The traveller

Viscount Cranbourne

Since 1799, we’ve always pushed back against what society expects from people with disabilities. One person who certainly believed in that was Viscount Cranborne. 

Viscount Cranborne was elected Vice-President in 1849, and had a severe visual impairment that meant he was almost completely blind. But that didn’t stop him living an active and adventurous life. 

Cranborne travelled all round Europe, writing a journal and a series of essays under the pseudonym ‘The Blind Traveller’, with his sighted friend Edmund Johnson. They visited almost all the major institutions ‘devoted to the care of the blind’ over the course of their travels, including Haüy’s blind school in Paris that had originally inspired the founding of SeeAbility. 

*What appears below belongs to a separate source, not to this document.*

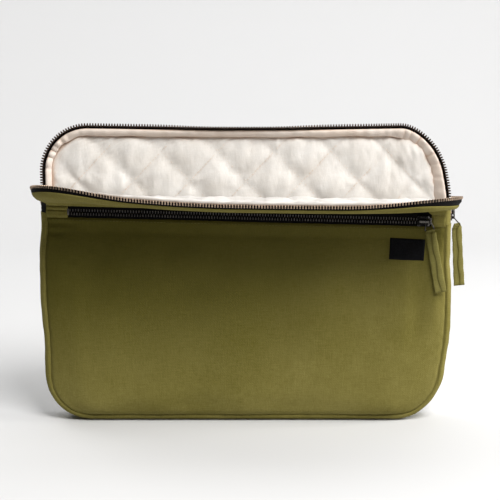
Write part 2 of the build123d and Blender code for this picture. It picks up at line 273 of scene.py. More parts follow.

On one occasion during their travels, the pair spent thirty days in an uncomfortable horse-drawn carriage travelling from St. Petersburg to Odessa – a journey from the Baltic Sea in the north to the Black Sea in the south.  

After Cranborne’s death in 1865, his family remained close to the school. His son, who took over as Vice-President from 1873 until 1903, was the Marquess of Salisbury and served as Prime Minister three times in the late 19th Century. His friend, Edmund Johnson would become a keen advocate for blind people, and ended up working for SeeAbility for 45 years! 

Cranborne’s story is an amazing parallel to one of our current Patrons, Amar Latif OBE, who runs Traveleyes, a company offering holiday adventures for people with sight loss!